Exercise details ::
Show every line where "hinge" occurs.

Listed records ::
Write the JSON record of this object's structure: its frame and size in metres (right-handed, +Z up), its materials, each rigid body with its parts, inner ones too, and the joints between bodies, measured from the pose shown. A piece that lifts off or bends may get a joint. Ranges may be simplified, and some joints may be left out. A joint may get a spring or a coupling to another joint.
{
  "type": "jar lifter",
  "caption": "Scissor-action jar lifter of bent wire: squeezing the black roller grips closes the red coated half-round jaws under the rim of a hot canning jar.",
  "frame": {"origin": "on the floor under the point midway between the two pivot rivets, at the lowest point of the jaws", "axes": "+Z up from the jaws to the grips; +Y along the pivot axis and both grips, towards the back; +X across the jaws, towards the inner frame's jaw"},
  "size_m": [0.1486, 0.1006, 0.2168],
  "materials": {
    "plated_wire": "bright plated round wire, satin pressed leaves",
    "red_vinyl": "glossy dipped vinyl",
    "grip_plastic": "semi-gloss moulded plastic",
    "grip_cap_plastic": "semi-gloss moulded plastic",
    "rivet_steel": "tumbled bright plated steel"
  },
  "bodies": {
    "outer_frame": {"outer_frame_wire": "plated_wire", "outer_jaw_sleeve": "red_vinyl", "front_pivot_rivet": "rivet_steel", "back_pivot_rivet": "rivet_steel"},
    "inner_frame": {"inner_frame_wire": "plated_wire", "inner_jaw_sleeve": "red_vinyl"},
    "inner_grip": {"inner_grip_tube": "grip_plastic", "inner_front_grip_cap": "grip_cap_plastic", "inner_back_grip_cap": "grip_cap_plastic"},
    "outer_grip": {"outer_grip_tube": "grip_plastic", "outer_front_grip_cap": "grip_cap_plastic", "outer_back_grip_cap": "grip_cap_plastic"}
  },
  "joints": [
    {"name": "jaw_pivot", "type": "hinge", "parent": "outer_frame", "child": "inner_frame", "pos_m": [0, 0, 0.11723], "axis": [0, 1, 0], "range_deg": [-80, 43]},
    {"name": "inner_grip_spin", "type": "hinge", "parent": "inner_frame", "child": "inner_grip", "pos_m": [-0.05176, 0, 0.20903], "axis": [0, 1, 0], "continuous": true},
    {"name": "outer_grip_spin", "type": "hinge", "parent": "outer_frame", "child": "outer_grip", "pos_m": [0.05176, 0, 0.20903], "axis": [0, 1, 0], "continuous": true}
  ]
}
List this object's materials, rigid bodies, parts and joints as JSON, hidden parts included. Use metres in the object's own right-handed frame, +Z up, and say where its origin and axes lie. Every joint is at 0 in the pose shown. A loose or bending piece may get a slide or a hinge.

Response ::
    {"name": "jaw_pivot", "type": "hinge", "parent": "outer_frame", "child": "inner_frame", "pos_m": [0, 0, 0.11723], "axis": [0, 1, 0], "range_deg": [-80, 43]},
    {"name": "inner_grip_spin", "type": "hinge", "parent": "inner_frame", "child": "inner_grip", "pos_m": [-0.05176, 0, 0.20903], "axis": [0, 1, 0], "continuous": true},
    {"name": "outer_grip_spin", "type": "hinge", "parent": "outer_frame", "child": "outer_grip", "pos_m": [0.05176, 0, 0.20903], "axis": [0, 1, 0], "continuous": true}
List this object's materials, rigid bodies, parts and joints as JSON, hidden parts included. Use metres in the object's own right-handed frame, +Z up, and say where its origin and axes lie. Every joint is at 0 in the pose shown. A loose or bending piece may get a slide or a hinge.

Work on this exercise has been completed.